La ministra de Educación, la famosa Isabel Celáa, es madre de dos hijas, ya creciditas. Quizá se acuerde de la ilusión con que preparaba la cuna para ellas, antes de nacer; que las fue educando en principios, costumbres, y gestos según sus convicciones; que eligió para ellas el colegio privado que mejor le parecía, incluido el idioma inglés, naturalmente. Sin embargo, parece haber olvidado todo esto pues está segura de que «los hijos no pertenecen a los padres». No actuó de esta manera entonces, si bien hoy día es imposible pedir coherencia y a este tipo de políticos desmemoriados empeñados en imponer su ingeniería social.

¿El objetivo final?: configurar una sociedad de «familias», entendiendo por tales, cualquier ayuntamiento vital y sexual entre humanos o animales. Porque, según ellos, «la familia tradicional» fomenta la homofobia machista, impide el empoderamiento de la mujer y los valores igualitarios (Irene Montero dixit), transmite valores permanentes y peligrosos para un Gobierno-Estado dueño de sus súbditos, y forma ciudadanos críticos con un «gobiernos progresista» ajeno a la verdad y al bien común.

Por el contrario, en la familia (no hay más que una) se transmiten los principios universales y permanentes (el demonio para el Gobierno progresista); se quiere a cada miembro por quién es y no por su voto; se vive la solidaridad y espíritu de servicio (ausente en estos políticos autosuficientes y mentirosos); educa ciudadanos libres e iguales (peligrosos para el Gran Hermano). Y sobre todo, en la familia no desestructurada crece el sentido religioso de la vida, la vida de fe católica, y se alimenta el alma que solo es de Dios.

Misteriosamente en algo tiene razón la inefable madre de familia y ministra de su Educación, Isabel Celáa, y es que los hijos no pertenecen en sentido absoluto a los padres. Añadiendo que de ningún modo al Estado, tal como han pretendido todas las dictaduras a lo largo de la historia: los ejemplos se multiplican, como en el antiguo Egipcio, el pueblo azteca, la revolución rusa, los jóvenes maoístas o los jóvenes hitlerianos, la cuba de Castro, los fascistas italianos, o las juventudes franquistas, por no hablar de los esclavos en manos de los negreros norteamericanos y holandeses, portugueses e incluso españoles.  

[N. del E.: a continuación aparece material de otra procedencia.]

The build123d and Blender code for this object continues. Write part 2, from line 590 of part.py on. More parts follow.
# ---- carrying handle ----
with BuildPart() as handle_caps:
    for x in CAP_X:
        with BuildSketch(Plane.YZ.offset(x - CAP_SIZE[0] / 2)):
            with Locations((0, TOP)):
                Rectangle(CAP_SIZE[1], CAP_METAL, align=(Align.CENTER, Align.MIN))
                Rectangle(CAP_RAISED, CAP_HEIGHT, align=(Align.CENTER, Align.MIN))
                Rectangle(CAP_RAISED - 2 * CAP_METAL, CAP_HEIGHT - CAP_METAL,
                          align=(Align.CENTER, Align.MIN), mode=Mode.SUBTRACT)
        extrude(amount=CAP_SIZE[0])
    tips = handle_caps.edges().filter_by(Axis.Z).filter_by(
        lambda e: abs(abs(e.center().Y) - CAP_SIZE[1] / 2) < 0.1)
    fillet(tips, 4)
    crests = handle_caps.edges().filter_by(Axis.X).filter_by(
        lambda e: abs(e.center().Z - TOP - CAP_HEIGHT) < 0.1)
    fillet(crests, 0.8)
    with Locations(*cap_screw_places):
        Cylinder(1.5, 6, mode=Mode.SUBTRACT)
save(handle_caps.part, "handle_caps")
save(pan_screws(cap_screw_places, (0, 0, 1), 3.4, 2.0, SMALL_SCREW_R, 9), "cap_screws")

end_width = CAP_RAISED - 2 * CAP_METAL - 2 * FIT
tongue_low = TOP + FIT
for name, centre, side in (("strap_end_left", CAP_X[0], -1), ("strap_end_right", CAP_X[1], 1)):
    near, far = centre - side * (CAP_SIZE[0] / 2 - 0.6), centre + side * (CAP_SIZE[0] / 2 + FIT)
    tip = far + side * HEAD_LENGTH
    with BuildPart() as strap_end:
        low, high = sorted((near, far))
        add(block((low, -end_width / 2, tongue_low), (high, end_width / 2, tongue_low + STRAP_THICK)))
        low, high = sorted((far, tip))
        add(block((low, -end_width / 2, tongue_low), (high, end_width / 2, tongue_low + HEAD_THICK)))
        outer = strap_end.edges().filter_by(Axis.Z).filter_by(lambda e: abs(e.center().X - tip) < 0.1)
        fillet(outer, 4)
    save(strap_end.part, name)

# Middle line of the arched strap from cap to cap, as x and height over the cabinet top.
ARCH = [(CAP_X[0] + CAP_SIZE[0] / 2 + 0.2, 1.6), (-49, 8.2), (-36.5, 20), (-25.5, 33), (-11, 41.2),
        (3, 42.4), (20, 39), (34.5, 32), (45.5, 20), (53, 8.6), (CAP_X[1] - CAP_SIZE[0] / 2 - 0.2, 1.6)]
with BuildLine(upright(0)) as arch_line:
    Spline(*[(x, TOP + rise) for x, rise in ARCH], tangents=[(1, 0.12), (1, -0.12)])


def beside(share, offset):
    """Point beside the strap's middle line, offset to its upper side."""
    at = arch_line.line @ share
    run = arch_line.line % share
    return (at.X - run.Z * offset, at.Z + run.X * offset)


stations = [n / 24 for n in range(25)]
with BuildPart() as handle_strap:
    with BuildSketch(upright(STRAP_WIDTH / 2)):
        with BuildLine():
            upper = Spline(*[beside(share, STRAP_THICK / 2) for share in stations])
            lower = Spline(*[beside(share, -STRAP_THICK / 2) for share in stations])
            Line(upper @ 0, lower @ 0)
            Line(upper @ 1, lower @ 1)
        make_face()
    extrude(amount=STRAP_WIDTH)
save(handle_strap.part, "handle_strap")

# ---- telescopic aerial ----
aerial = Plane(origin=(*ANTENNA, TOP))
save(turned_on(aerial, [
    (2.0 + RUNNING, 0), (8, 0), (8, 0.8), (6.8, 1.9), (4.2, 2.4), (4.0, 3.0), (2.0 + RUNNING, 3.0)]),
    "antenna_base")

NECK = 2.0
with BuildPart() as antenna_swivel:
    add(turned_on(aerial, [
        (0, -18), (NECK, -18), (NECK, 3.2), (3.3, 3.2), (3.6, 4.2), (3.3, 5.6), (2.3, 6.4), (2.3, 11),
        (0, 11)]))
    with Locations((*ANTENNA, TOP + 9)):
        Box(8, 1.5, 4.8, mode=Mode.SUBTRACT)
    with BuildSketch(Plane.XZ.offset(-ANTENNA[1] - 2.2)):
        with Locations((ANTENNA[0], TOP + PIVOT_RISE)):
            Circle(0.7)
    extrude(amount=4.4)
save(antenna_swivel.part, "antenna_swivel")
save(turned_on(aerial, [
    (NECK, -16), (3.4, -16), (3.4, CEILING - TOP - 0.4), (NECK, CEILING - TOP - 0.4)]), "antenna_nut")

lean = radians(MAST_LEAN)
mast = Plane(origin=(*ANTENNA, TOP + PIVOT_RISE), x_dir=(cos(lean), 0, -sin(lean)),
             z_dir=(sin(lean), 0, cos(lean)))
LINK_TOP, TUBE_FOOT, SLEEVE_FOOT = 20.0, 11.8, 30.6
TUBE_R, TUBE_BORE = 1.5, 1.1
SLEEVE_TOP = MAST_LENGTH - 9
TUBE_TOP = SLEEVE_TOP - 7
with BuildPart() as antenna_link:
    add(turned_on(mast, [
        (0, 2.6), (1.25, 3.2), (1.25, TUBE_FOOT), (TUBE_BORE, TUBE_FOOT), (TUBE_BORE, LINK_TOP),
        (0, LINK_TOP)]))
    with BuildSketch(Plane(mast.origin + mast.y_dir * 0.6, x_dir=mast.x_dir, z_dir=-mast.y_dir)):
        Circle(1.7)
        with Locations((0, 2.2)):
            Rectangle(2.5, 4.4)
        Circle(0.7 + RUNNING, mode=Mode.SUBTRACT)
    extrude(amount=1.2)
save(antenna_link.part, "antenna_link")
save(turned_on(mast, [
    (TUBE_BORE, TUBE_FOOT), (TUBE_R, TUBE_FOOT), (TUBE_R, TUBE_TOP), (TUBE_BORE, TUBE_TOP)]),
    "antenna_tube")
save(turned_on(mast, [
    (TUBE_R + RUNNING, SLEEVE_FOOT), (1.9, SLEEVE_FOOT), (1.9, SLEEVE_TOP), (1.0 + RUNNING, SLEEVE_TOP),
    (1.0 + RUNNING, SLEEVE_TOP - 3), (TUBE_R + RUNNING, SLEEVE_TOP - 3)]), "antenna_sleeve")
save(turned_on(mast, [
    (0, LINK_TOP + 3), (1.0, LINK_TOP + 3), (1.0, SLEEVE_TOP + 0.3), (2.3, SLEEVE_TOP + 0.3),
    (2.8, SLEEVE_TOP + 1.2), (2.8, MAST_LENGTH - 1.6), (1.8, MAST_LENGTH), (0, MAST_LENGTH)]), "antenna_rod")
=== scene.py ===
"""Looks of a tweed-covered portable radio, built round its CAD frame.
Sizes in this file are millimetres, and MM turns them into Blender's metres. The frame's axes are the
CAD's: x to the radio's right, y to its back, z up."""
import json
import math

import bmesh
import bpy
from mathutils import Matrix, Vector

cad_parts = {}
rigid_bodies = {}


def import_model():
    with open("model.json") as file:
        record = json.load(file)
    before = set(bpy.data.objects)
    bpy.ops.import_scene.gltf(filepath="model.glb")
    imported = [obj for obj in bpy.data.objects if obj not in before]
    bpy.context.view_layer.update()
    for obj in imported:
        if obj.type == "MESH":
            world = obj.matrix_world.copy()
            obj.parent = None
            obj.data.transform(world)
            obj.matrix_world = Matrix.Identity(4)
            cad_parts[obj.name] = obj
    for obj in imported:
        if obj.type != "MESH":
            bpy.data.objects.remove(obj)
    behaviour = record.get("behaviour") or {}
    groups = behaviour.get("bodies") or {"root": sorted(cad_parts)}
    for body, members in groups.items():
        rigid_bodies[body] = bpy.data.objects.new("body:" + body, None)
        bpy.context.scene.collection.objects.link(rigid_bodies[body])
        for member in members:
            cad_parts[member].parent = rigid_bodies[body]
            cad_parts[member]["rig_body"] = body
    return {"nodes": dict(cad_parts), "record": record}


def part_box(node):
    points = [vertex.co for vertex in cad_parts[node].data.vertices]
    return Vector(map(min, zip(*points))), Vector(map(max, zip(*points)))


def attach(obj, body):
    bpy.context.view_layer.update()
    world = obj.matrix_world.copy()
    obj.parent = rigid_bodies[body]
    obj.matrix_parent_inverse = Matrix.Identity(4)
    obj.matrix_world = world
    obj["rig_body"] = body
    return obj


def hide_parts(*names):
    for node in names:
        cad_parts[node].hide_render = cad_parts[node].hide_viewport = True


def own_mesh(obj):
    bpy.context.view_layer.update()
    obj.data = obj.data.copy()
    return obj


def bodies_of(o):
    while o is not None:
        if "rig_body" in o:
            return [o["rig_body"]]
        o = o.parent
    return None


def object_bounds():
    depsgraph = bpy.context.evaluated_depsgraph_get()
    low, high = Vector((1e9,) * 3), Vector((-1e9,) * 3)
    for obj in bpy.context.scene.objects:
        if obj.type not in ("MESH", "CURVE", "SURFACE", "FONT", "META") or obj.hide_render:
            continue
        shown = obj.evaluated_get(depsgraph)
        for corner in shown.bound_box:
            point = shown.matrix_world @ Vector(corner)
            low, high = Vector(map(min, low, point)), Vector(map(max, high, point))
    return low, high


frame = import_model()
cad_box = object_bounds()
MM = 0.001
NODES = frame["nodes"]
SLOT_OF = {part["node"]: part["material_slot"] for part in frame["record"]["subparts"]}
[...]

Los padres con principios, y no digamos si tienen fe, saben que los hijos son un don de Dios y no un derecho suyo. Están agradecidos por esos hijos, se sienten responsables de sus vidas, defienden su integridad moral, y luchan para que los políticos inmorales no les roben el alma, y con ello la libertad y la felicidad. No se dejarán engañar por un Gobierno que emula a los emperadores romanos del pan y circo, cambiando ahora a sexo y televisión.